Paul, I disagree with you. When you say that you can't calculate friction loss without the GPM, my thought is,"but the pump operator always does know the GPM. There is no excuse for not knowing it. Also, while nobody precisely calculates friction loss on the fireground, there are mental shortcuts to get a proper pump pressure, but you need a sound basic knowledge of fire hydraulics to use whatever means you choose to determine a pump pressure.
After reading all the posts I realize that maybe I wasn't specific enough in my opening statements. When I talk about fireground Hydraulics what I mean is actually using the formulas such as FL = CQ2L. Alot of you talk about how Fireground hydraulics has helped in understanding water delivery. Great!!I am a firm believer in what ever works for you is the right thing to do. Great discussions and thanks for all the imput.
Hey firegeezer, I just read your post on the lineup sit. It sounds like your class was pretty good . You teach facts about water movement. Again the big issue I had was with the formulas themselves. I can tell you that after 28 years as a pump operator I totally understand everything you teach and it does make a big difference in knowing it. For me and me only the one exception was the formulas.

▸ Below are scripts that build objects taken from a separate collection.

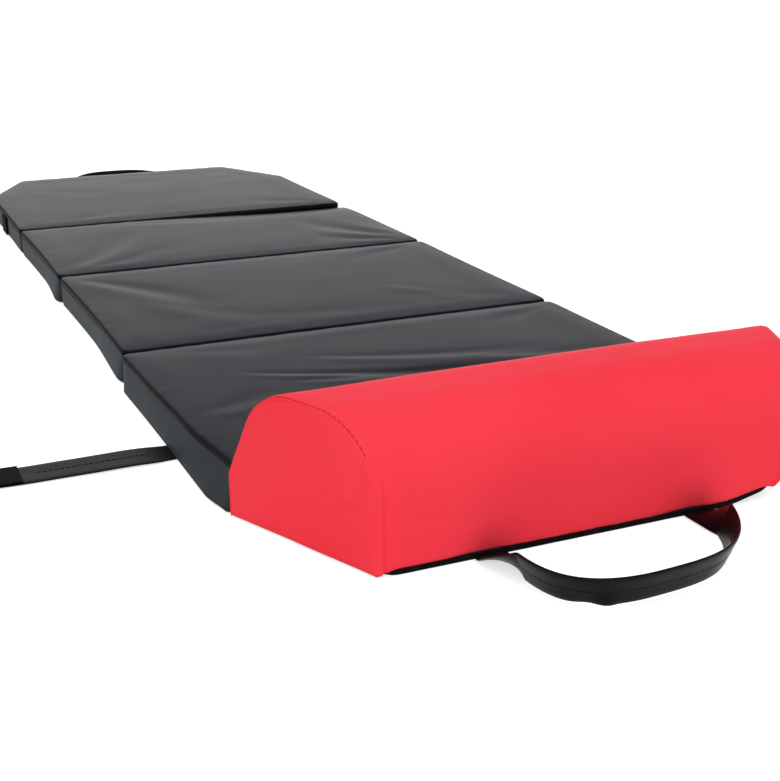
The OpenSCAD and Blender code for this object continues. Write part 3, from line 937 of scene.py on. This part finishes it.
# %% [markdown]
# The two end panels are cut to the profile and sewn in. Each is a grid laid under the profile's
# height, slanted like the end, and slightly domed by the filling. A row of stitches runs beside each
# end seam on the cover, and the groove further in is where its allowance is held down.

# %% Headrest ends and their stitching
# the crease across each end: from (depth, height) to (depth, height), its width and its depth
END_CREASE = (124, 37, 84, 42, 2.6, 1.3)


def profile_height(depth):
    """Height of the profile at a depth, mm."""
    if depth <= 0:
        return BACK_WALL
    if depth >= REST_DEPTH:
        return FRONT_ARC[1]
    path = profile_path(REST_FOOT)
    for (d0, h0), (d1, h1) in zip(path, path[1:]):
        if d0 <= depth <= d1 and d1 > d0:
            return h0 + (h1 - h0) * (depth - d0) / (d1 - d0)
    return REST_HEIGHT


def end_panel(side):
    def place(s, t):
        depth = REST_DEPTH * (0.5 - 0.5 * math.cos(math.pi * s))
        top = profile_height(depth)
        height = END_FOOT + (top - END_FOOT) * t
        edge = min(depth, REST_DEPTH - depth, top - height, (height - END_FOOT) * 1.5, 40.0)
        dome = smooth_step(edge / 22) - 2.1 * math.exp(-edge / 1.8)
        dome += crease(depth, height, *END_CREASE) + 0.3 * uneven(depth / 30, height / 25, side)
        return rest_place(side * (half_at_depth(depth) + dome), depth, height)

    bm = sheet_grid(40, 30, place)
    name = "headrest_" + SIDES[side] + "_end"
    return finish_piece(bm, name + "_panel", red_vinyl, "mat_head", [name],
                        thick=CLOTH * MM, levels=1)


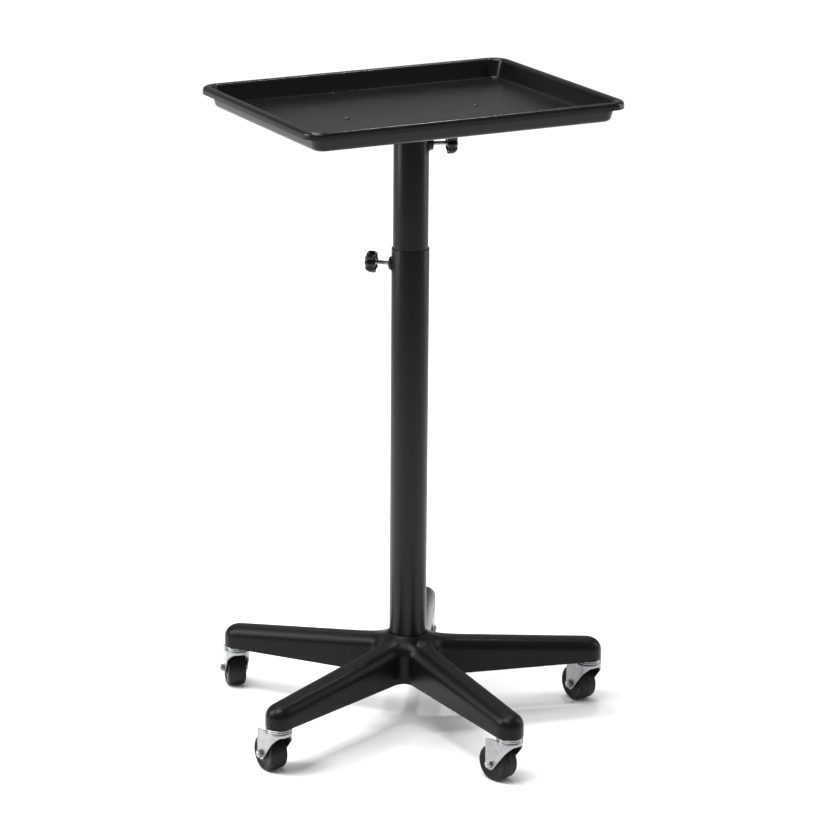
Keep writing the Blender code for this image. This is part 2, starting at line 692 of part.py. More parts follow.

I think todays fire service sometimes makes things to complicated. We do so much except put the water on the fire. Look at some of the senerios on FFN. Very rarely will someone mention put the fire out. They talk about positioning, reponse time, walk around etc etc. Put how about the first engine lays a line and the crew tries to put the fire out.
I pumped large and small fires. Tandem Pumping and even pumped through. Never once did I think about a formula. I looked at my guages to determine what I had and what I needed. The only time there was trouble is when the officer wanted to do something crazy like use another hydrant on the same loop or system.
Maybe I'm a dinosaur admitely, but its really not that hard.